Quote the entries below from the line with "Reconstruct the object" through the line with "of the outline.", both ends included, and only those lines.

EXTRACTED MATERIAL -
☆ ☆ ☆

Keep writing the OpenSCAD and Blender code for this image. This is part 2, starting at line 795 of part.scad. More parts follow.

☆ ☆ ☆

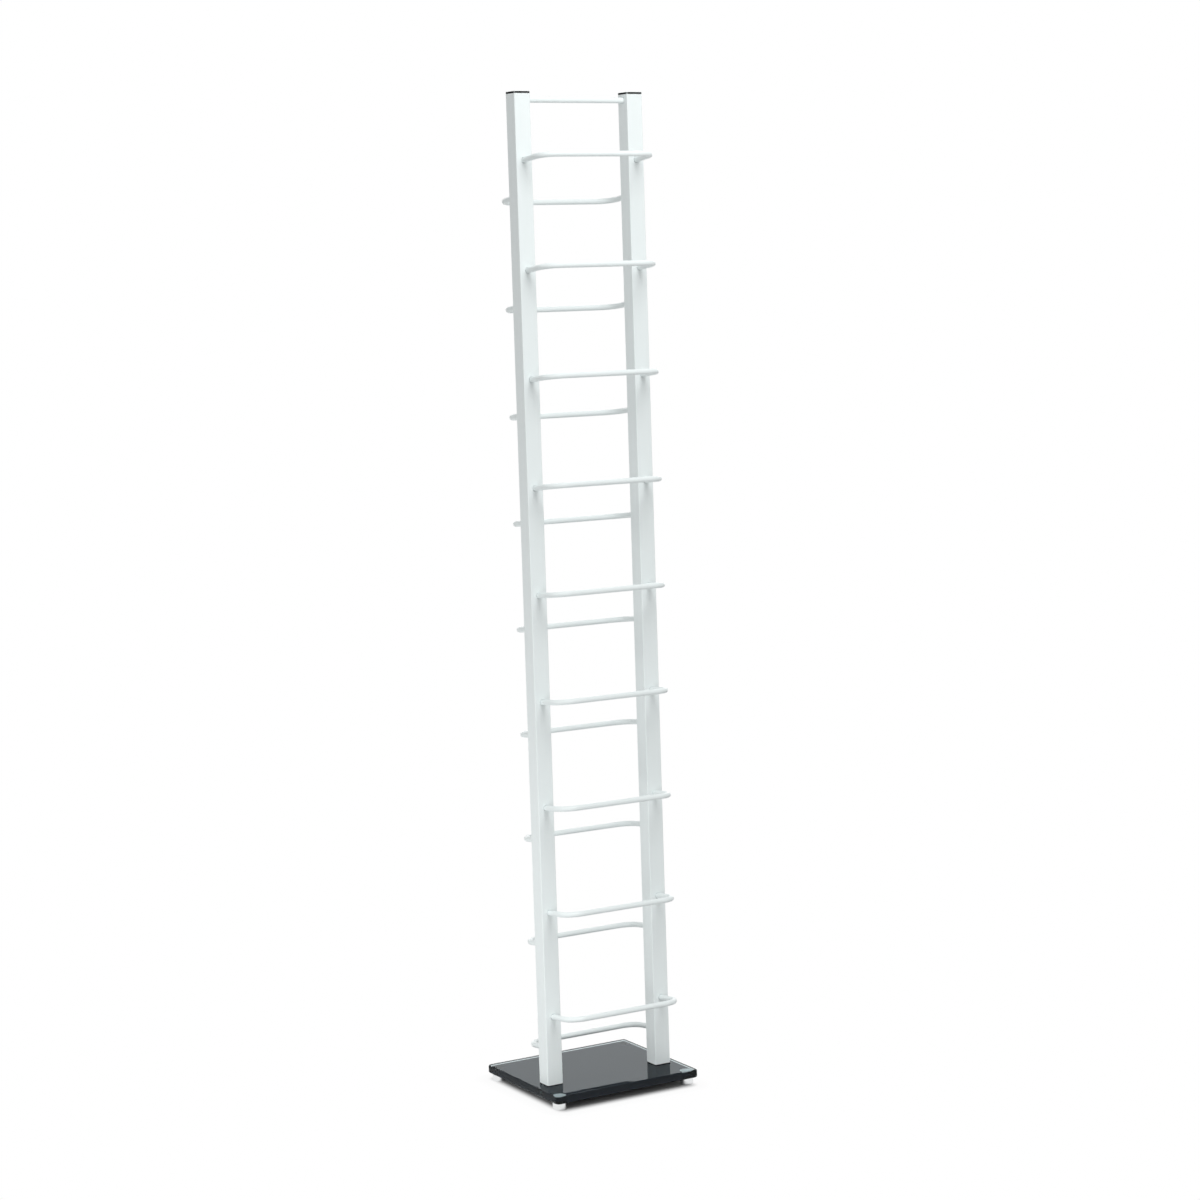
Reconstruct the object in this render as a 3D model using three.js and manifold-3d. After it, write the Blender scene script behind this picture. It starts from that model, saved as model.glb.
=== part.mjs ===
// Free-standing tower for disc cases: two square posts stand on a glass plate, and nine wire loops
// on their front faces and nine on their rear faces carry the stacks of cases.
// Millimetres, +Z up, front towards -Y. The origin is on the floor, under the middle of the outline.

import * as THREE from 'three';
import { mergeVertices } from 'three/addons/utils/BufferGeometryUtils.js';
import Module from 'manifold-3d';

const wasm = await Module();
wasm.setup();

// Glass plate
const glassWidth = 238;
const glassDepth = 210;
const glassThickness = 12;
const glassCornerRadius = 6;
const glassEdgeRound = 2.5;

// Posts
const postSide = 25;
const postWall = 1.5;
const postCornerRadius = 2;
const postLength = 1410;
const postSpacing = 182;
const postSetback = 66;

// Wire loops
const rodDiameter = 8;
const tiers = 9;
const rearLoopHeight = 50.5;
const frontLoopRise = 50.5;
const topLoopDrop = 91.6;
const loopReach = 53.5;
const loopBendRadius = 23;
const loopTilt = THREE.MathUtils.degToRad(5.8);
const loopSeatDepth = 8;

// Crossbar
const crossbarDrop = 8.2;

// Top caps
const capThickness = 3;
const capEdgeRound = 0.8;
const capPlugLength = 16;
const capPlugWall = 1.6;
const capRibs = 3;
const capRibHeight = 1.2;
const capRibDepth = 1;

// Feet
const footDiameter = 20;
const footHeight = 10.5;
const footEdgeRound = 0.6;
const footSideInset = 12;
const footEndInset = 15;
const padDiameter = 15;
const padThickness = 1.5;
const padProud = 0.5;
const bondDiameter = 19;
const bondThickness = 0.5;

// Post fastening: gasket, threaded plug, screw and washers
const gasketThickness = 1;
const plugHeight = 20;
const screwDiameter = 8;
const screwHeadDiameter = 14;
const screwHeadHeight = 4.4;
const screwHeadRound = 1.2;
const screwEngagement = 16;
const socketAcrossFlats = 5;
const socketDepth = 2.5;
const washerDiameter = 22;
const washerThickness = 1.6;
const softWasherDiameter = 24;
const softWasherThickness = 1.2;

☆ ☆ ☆

REPLY -
Reconstruct the object in this render as a 3D model using three.js and manifold-3d. After it, write the Blender scene script behind this picture. It starts from that model, saved as model.glb.
=== part.mjs ===
// Free-standing tower for disc cases: two square posts stand on a glass plate, and nine wire loops
// on their front faces and nine on their rear faces carry the stacks of cases.
// Millimetres, +Z up, front towards -Y. The origin is on the floor, under the middle of the outline.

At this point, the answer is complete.